What the task requires.
Extract, word for word, every line from the one containing "Write part 2" through the one containing "return value", with both end lines kept.

Record excerpts.
+ + + + + + +

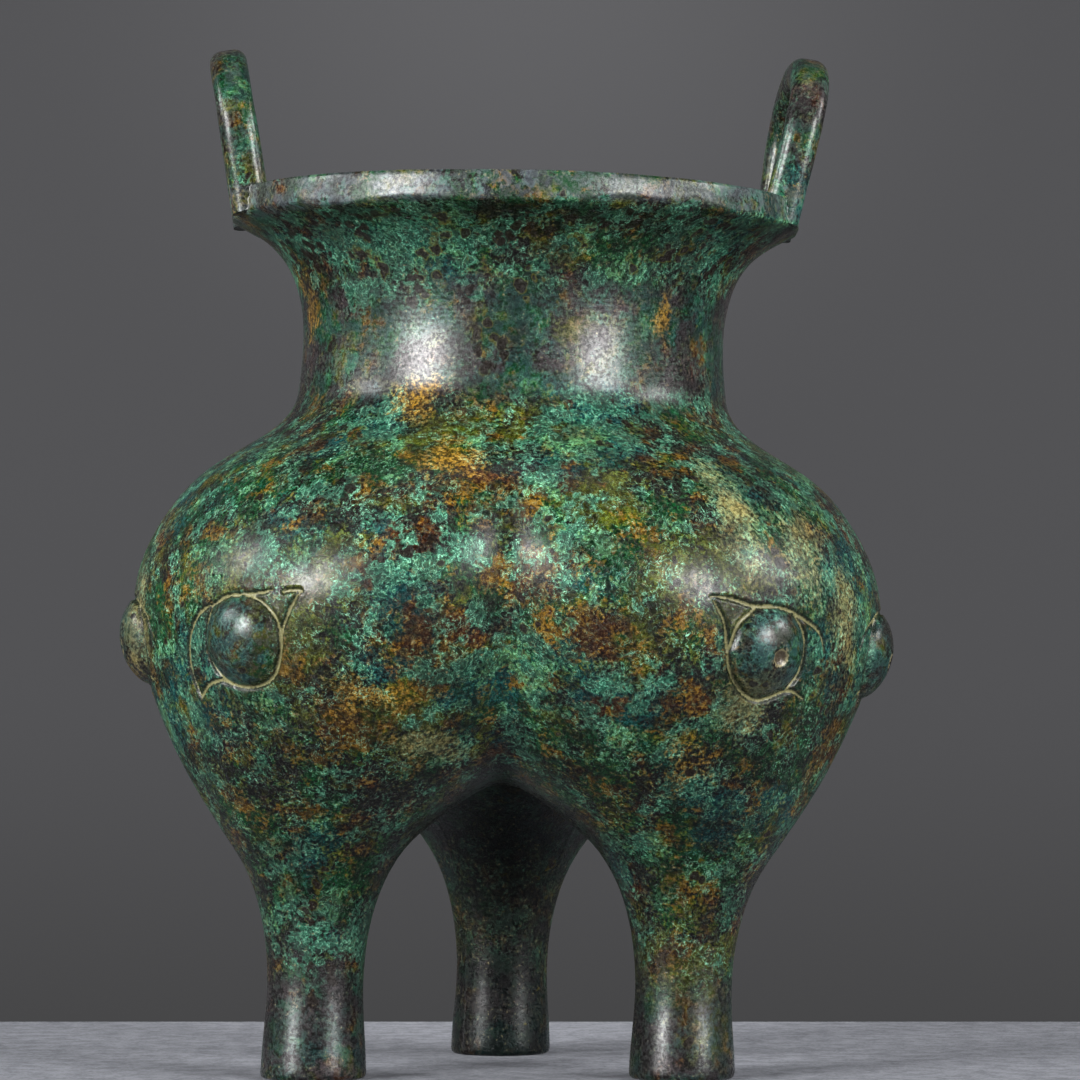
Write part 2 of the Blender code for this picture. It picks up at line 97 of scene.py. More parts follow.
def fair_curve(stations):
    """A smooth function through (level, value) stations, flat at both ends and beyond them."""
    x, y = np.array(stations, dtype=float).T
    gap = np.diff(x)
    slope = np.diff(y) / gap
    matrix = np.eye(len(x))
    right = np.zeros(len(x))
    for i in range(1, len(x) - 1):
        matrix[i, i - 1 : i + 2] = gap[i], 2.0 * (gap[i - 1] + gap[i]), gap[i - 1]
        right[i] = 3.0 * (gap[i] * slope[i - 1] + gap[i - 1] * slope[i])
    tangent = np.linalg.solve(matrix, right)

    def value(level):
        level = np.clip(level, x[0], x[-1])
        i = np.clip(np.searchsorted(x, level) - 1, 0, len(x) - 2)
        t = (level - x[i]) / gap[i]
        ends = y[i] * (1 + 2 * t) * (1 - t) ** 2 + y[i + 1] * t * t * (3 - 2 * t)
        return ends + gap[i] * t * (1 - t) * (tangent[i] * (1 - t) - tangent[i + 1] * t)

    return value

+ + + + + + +

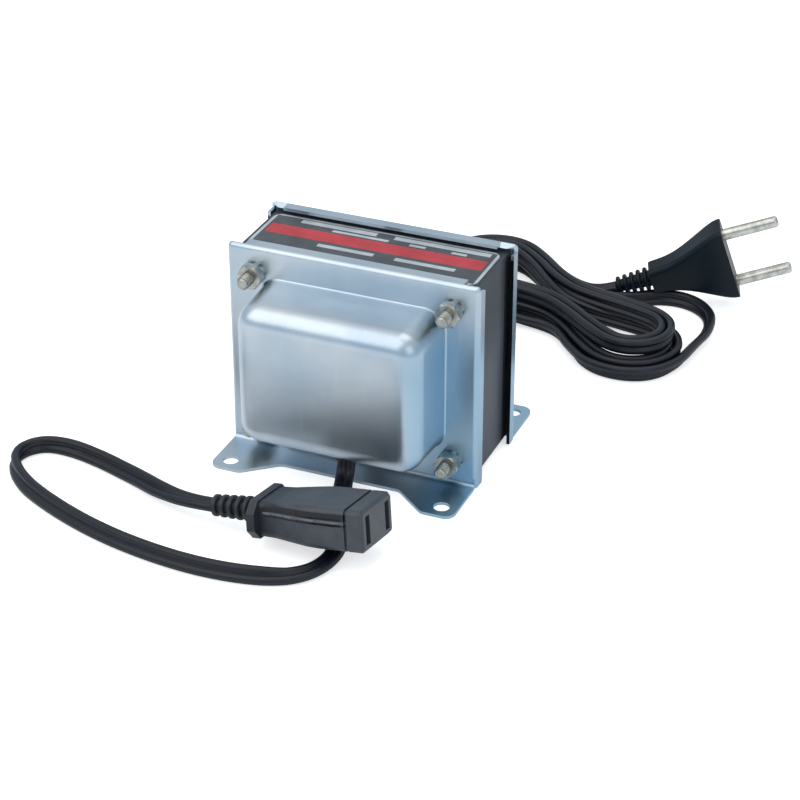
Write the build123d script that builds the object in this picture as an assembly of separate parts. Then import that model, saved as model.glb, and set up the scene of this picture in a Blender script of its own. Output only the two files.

+ + + + + + +

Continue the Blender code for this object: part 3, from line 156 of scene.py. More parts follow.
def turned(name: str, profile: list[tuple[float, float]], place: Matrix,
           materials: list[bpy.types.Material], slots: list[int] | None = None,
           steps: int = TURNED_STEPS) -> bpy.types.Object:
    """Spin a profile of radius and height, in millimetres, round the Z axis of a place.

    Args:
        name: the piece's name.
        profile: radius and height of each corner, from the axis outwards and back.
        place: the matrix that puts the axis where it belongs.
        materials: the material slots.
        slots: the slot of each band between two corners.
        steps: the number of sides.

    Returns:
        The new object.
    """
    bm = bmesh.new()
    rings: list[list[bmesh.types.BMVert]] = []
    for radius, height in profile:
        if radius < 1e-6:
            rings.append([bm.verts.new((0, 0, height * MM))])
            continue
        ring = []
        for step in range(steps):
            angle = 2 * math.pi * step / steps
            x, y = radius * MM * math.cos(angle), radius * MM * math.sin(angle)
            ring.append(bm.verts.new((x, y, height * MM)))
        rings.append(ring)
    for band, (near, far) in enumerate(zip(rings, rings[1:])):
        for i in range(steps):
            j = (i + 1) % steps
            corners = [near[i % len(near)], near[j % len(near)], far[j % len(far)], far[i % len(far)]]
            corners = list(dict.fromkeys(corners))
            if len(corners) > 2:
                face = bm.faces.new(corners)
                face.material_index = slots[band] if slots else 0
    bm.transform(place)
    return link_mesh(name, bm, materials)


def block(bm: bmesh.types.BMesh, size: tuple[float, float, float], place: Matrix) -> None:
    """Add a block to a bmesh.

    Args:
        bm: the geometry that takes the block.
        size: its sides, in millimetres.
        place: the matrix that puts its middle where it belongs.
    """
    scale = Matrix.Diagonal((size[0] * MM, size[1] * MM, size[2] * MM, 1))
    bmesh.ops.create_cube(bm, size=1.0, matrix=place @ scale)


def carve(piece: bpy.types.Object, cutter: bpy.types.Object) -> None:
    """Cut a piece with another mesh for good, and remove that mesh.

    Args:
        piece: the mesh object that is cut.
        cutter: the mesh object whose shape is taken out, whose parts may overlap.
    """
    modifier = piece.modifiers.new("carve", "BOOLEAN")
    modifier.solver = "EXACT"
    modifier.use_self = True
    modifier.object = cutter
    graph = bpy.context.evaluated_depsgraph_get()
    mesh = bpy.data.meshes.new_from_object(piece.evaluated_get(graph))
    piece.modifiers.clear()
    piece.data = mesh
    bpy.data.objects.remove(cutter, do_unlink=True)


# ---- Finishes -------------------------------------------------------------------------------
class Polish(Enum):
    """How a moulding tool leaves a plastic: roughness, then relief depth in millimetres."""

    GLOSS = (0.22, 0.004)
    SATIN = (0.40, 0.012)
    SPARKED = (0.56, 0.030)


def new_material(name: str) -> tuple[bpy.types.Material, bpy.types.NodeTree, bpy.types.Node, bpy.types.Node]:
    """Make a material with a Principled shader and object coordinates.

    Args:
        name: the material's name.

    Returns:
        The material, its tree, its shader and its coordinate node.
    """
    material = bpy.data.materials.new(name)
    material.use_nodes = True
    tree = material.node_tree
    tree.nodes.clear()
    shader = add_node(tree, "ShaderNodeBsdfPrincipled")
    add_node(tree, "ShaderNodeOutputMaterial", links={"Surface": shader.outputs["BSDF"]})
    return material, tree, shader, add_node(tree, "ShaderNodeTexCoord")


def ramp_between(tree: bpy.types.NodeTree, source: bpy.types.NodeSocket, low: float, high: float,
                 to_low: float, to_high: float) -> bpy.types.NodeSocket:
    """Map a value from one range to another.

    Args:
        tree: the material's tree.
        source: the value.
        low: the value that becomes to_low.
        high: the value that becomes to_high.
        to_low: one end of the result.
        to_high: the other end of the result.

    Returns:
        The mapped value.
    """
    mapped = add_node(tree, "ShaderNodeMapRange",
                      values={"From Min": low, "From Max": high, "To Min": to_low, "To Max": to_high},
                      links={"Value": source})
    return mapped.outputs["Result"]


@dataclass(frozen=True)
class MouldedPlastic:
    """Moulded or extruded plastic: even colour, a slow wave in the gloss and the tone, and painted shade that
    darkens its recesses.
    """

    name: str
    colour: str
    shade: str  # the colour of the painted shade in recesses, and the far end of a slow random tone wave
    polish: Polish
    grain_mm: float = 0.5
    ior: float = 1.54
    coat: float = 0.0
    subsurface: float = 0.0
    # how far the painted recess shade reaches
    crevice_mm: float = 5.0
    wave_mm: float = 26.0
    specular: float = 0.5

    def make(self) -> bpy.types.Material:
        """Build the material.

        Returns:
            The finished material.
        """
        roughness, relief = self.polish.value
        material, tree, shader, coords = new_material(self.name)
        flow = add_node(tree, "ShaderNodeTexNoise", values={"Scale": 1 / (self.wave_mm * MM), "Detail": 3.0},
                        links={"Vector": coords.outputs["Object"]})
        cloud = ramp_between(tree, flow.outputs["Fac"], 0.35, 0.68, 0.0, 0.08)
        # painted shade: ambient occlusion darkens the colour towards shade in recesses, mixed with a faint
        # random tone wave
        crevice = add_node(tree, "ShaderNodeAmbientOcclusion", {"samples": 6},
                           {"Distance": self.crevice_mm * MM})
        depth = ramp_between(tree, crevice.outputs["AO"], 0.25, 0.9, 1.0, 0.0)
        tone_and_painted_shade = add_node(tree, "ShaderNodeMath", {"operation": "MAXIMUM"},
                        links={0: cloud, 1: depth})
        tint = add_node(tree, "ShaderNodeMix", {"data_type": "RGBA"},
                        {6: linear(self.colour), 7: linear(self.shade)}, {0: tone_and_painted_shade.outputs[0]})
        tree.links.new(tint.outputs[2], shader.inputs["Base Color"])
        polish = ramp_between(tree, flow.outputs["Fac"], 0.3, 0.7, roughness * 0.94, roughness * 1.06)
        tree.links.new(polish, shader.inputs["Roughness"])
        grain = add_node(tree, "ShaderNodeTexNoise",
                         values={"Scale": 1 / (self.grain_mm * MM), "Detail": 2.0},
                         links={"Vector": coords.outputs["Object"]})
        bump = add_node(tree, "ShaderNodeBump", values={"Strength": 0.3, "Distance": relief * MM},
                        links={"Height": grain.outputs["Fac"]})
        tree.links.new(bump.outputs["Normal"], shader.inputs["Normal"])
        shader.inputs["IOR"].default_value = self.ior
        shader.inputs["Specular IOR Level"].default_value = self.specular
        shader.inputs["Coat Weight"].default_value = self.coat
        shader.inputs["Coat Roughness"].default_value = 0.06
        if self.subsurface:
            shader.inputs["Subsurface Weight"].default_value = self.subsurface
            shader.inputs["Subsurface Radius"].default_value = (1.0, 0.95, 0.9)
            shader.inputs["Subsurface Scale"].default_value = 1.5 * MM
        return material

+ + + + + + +

Task response.
Write part 2 of the Blender code for this picture. It picks up at line 97 of scene.py. More parts follow.
def fair_curve(stations):
    """A smooth function through (level, value) stations, flat at both ends and beyond them."""
    x, y = np.array(stations, dtype=float).T
    gap = np.diff(x)
    slope = np.diff(y) / gap
    matrix = np.eye(len(x))
    right = np.zeros(len(x))
    for i in range(1, len(x) - 1):
        matrix[i, i - 1 : i + 2] = gap[i], 2.0 * (gap[i - 1] + gap[i]), gap[i - 1]
        right[i] = 3.0 * (gap[i] * slope[i - 1] + gap[i - 1] * slope[i])
    tangent = np.linalg.solve(matrix, right)

    def value(level):
        level = np.clip(level, x[0], x[-1])
        i = np.clip(np.searchsorted(x, level) - 1, 0, len(x) - 2)
        t = (level - x[i]) / gap[i]
        ends = y[i] * (1 + 2 * t) * (1 - t) ** 2 + y[i + 1] * t * t * (3 - 2 * t)
        return ends + gap[i] * t * (1 - t) * (tangent[i] * (1 - t) - tangent[i + 1] * t)

    return value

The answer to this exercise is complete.